§ Challenge
Transcribe only the lines from the line with "What OpenSCAD source" through the line with "lies towards -Y.", exactly, counting both of those lines as part of the stretch.
------ Provided information ------
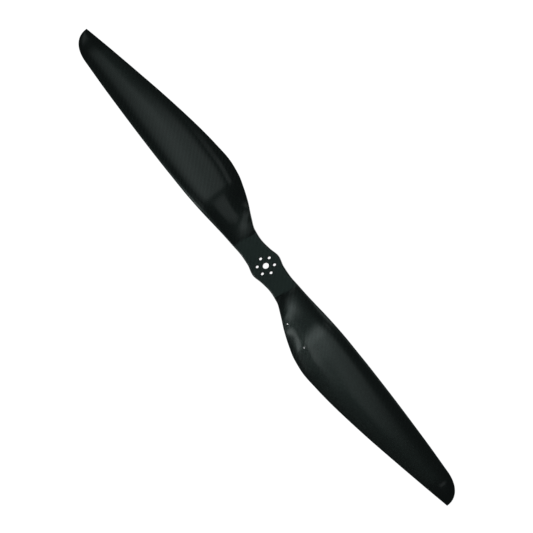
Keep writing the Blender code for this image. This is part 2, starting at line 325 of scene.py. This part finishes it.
# ---- materials ----
class Look:
    """A material built from nodes. place is the point on the object, in metres."""

    def __init__(self, name):
        self.material = bpy.data.materials.new(name)
        self.material.use_nodes = True
        self.tree = self.material.node_tree
        self.surface = self.tree.nodes["Principled BSDF"]
        self.place = self.add("ShaderNodeTexCoord").outputs["Object"]
        split = self.add("ShaderNodeSeparateXYZ")
        self.link(self.place, split.inputs[0])
        self.x, self.y, self.z = split.outputs

    def add(self, kind, **settings):
        node = self.tree.nodes.new(kind)
        for key, value in settings.items():
            setattr(node, key, value)
        return node

    def link(self, source, target):
        self.tree.links.new(source, target)

    def put(self, value, target):
        if isinstance(value, bpy.types.NodeSocket):
            self.link(value, target)
        else:
            target.default_value = value

    def math(self, operation, *values, clamp=False):
        node = self.add("ShaderNodeMath", operation=operation, use_clamp=clamp)
        for value, target in zip(values, node.inputs):
            self.put(value, target)
        return node.outputs[0]

    def ramp(self, value, low, high, to_low=0.0, to_high=1.0):
        node = self.add("ShaderNodeMapRange", interpolation_type="SMOOTHSTEP")
        for given, target in zip((value, low, high, to_low, to_high), node.inputs):
            self.put(given, target)
        return node.outputs[0]

    def mix(self, factor, first, second):
        node = self.add("ShaderNodeMix", data_type="FLOAT")
        for value, target in zip((factor, first, second), (node.inputs[0], node.inputs[2], node.inputs[3])):
            self.put(value, target)
        return node.outputs[0]

    def colour(self, factor, first, second):
        node = self.add("ShaderNodeMix", data_type="RGBA")
        for value, target in zip((factor, first, second), (node.inputs[0], node.inputs[6], node.inputs[7])):
            self.put((*value, 1) if isinstance(value, tuple) else value, target)
        return node.outputs[2]

    def stretched(self, x, y, z):
        """The point on the object, with each axis scaled."""
        node = self.add("ShaderNodeVectorMath", operation="MULTIPLY")
        self.link(self.place, node.inputs[0])
        node.inputs[1].default_value = (x, y, z)
        return node.outputs[0]

    def noise(self, scale, detail=2.0, place=None):
        node = self.add("ShaderNodeTexNoise")
        self.link(place or self.place, node.inputs["Vector"])
        node.inputs["Scale"].default_value = scale
        node.inputs["Detail"].default_value = detail
        return node.outputs["Fac"]

    def bump(self, height, distance, strength=1.0, below=None):
        node = self.add("ShaderNodeBump")
        node.inputs["Strength"].default_value = strength
        node.inputs["Distance"].default_value = distance
        self.link(height, node.inputs["Height"])
        if below:
            self.link(below, node.inputs["Normal"])
        return node.outputs["Normal"]

    def set(self, **sockets):
        for name, value in sockets.items():
            value = (*value, 1) if isinstance(value, tuple) and len(value) == 3 else value
            self.put(value, self.surface.inputs[name.replace("_", " ")])
        return self


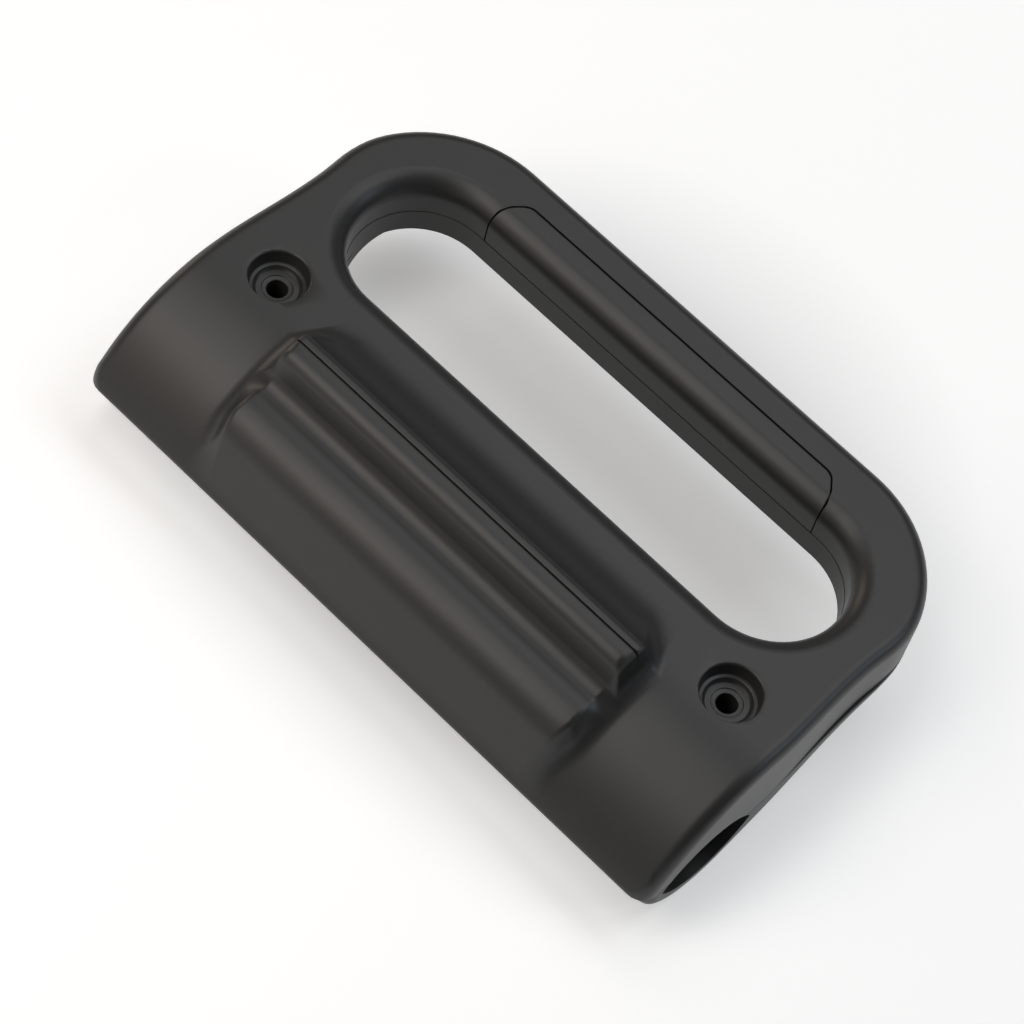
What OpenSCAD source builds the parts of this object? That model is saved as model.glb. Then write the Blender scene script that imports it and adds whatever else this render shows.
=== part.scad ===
// Cargo cover handle: two moulded shells that close round the end bar of a
// roller cover, with a finger slot, a soft grip insert and two screw wells.
// Datum of every module: the flat top of the plate is z = 0, the line through
// the two screw wells is y = 0, and the lip lies towards -Y.

/* [Body] */
// overall length along X
body_w = 160; // [150:1:172]
// overall depth from the lip to the back of the grip
body_d = 99; // [96:0.5:106]
// height of the flat top over the lowest point of the belly
body_h = 33; // [31:0.5:38]
// wall thickness of both shells
wall = 2.5; // [2:0.1:3]
// rounding along the top edge
edge_r = 3; // [2:0.1:4]
// radius of the two back corners, seen from above
corner_r = 30.5; // [24:0.5:33]
// radius of the two corners of the lip, seen from above
lip_corner_r = 4; // [2:0.5:8]

/* [Wings] */
// distance from the lip back to the screw line
lip_reach = 37.4; // [35:0.1:39]
// radius of the roll-down towards the lip
wing_r = 40; // [38:0.5:60]
// where the roll-down starts, in front of the screw line
wing_start = 3; // [1:0.5:5]
// height of the upright face of the lip
lip_t = 0.6; // [0.4:0.1:4]

/* [Finger slot] */
// length of the slot between its walls
slot_w = 132; // [120:1:136]
// depth of the slot between its walls
slot_d = 33; // [28:0.5:35]
// distance from the screw line back to the middle of the slot
slot_y = 29; // [28:0.5:31]
// large rounding round the top of the slot
slot_r = 5; // [3:0.5:6]
// thickness of the wall round the slot
collar_t = 3; // [2.5:0.1:3.5]
// depth of the joint between the shells on the slot wall
collar_z = 9.5; // [8:0.5:11]
// how far the lower shell stands proud on the slot wall
ledge = 0.4; // [0.2:0.1:0.8]

/* [Hump] */
// length of the hump between its end walls
hump_w = 101.2; // [90:0.2:108]
// height of the crest over the flat top
crest_h = 7; // [5.5:0.1:8]
// groove position in front of the screw line
crest_y = 11.65; // [11:0.05:13]
// flat of the crest in front of the groove
crest_front = 1.95; // [1.5:0.05:3]
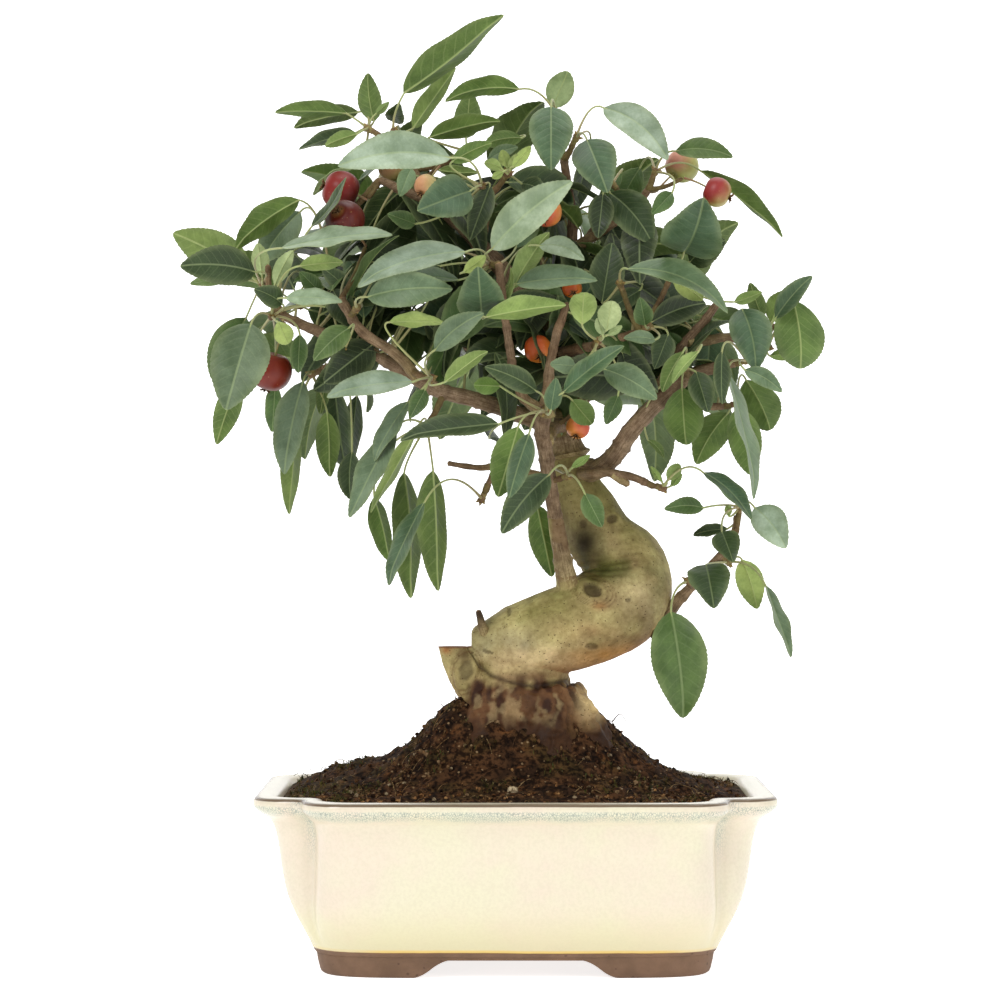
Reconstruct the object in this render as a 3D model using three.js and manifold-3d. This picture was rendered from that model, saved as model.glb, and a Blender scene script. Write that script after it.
------
§ Worked answer
What OpenSCAD source builds the parts of this object? That model is saved as model.glb. Then write the Blender scene script that imports it and adds whatever else this render shows.
=== part.scad ===
// Cargo cover handle: two moulded shells that close round the end bar of a
// roller cover, with a finger slot, a soft grip insert and two screw wells.
// Datum of every module: the flat top of the plate is z = 0, the line through
// the two screw wells is y = 0, and the lip lies towards -Y.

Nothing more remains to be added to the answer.